Given request =
Print the data exactly as it is given, please.
• • • • • • •
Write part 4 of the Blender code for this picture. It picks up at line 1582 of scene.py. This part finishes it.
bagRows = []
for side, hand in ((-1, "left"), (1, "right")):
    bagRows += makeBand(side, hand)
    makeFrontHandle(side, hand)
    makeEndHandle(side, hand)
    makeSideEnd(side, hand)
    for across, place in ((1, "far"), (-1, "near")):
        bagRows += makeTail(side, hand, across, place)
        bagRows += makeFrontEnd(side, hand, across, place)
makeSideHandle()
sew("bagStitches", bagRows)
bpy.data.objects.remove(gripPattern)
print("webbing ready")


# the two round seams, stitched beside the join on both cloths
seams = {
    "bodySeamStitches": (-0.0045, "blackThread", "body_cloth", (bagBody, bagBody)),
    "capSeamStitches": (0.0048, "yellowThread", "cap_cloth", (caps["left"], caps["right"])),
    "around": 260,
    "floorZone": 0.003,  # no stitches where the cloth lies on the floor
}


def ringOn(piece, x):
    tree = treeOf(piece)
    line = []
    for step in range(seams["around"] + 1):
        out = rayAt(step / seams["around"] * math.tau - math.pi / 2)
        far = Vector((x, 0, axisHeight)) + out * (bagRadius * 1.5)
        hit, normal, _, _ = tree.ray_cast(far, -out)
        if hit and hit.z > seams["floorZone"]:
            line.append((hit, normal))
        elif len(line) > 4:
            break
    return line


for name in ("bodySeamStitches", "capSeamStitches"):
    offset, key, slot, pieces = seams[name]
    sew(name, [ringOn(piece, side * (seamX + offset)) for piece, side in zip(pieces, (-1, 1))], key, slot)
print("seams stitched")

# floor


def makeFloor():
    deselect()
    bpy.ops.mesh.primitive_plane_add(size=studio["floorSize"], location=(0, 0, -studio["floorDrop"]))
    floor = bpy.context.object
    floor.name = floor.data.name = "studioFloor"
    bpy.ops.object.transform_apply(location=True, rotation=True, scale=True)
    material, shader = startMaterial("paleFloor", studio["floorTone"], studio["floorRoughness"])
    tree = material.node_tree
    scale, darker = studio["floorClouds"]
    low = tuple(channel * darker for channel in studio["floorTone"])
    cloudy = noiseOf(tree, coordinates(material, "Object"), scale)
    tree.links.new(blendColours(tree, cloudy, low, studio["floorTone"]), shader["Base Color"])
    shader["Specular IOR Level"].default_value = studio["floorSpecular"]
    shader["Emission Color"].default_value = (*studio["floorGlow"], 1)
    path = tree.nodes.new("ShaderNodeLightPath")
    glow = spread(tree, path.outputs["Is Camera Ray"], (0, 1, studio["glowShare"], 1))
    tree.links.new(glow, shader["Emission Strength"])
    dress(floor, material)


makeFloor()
• • • • • • •
Task result =
Write part 4 of the Blender code for this picture. It picks up at line 1582 of scene.py. This part finishes it.
bagRows = []
for side, hand in ((-1, "left"), (1, "right")):
    bagRows += makeBand(side, hand)
    makeFrontHandle(side, hand)
    makeEndHandle(side, hand)
    makeSideEnd(side, hand)
    for across, place in ((1, "far"), (-1, "near")):
        bagRows += makeTail(side, hand, across, place)
        bagRows += makeFrontEnd(side, hand, across, place)
makeSideHandle()
sew("bagStitches", bagRows)
bpy.data.objects.remove(gripPattern)
print("webbing ready")


# the two round seams, stitched beside the join on both cloths
seams = {
    "bodySeamStitches": (-0.0045, "blackThread", "body_cloth", (bagBody, bagBody)),
    "capSeamStitches": (0.0048, "yellowThread", "cap_cloth", (caps["left"], caps["right"])),
    "around": 260,
    "floorZone": 0.003,  # no stitches where the cloth lies on the floor
}


def ringOn(piece, x):
    tree = treeOf(piece)
    line = []
    for step in range(seams["around"] + 1):
        out = rayAt(step / seams["around"] * math.tau - math.pi / 2)
        far = Vector((x, 0, axisHeight)) + out * (bagRadius * 1.5)
        hit, normal, _, _ = tree.ray_cast(far, -out)
        if hit and hit.z > seams["floorZone"]:
            line.append((hit, normal))
        elif len(line) > 4:
            break
    return line


for name in ("bodySeamStitches", "capSeamStitches"):
    offset, key, slot, pieces = seams[name]
    sew(name, [ringOn(piece, side * (seamX + offset)) for piece, side in zip(pieces, (-1, 1))], key, slot)
print("seams stitched")

# floor


def makeFloor():
    deselect()
    bpy.ops.mesh.primitive_plane_add(size=studio["floorSize"], location=(0, 0, -studio["floorDrop"]))
    floor = bpy.context.object
    floor.name = floor.data.name = "studioFloor"
    bpy.ops.object.transform_apply(location=True, rotation=True, scale=True)
    material, shader = startMaterial("paleFloor", studio["floorTone"], studio["floorRoughness"])
    tree = material.node_tree
    scale, darker = studio["floorClouds"]
    low = tuple(channel * darker for channel in studio["floorTone"])
    cloudy = noiseOf(tree, coordinates(material, "Object"), scale)
    tree.links.new(blendColours(tree, cloudy, low, studio["floorTone"]), shader["Base Color"])
    shader["Specular IOR Level"].default_value = studio["floorSpecular"]
    shader["Emission Color"].default_value = (*studio["floorGlow"], 1)
    path = tree.nodes.new("ShaderNodeLightPath")
    glow = spread(tree, path.outputs["Is Camera Ray"], (0, 1, studio["glowShare"], 1))
    tree.links.new(glow, shader["Emission Strength"])
    dress(floor, material)


makeFloor()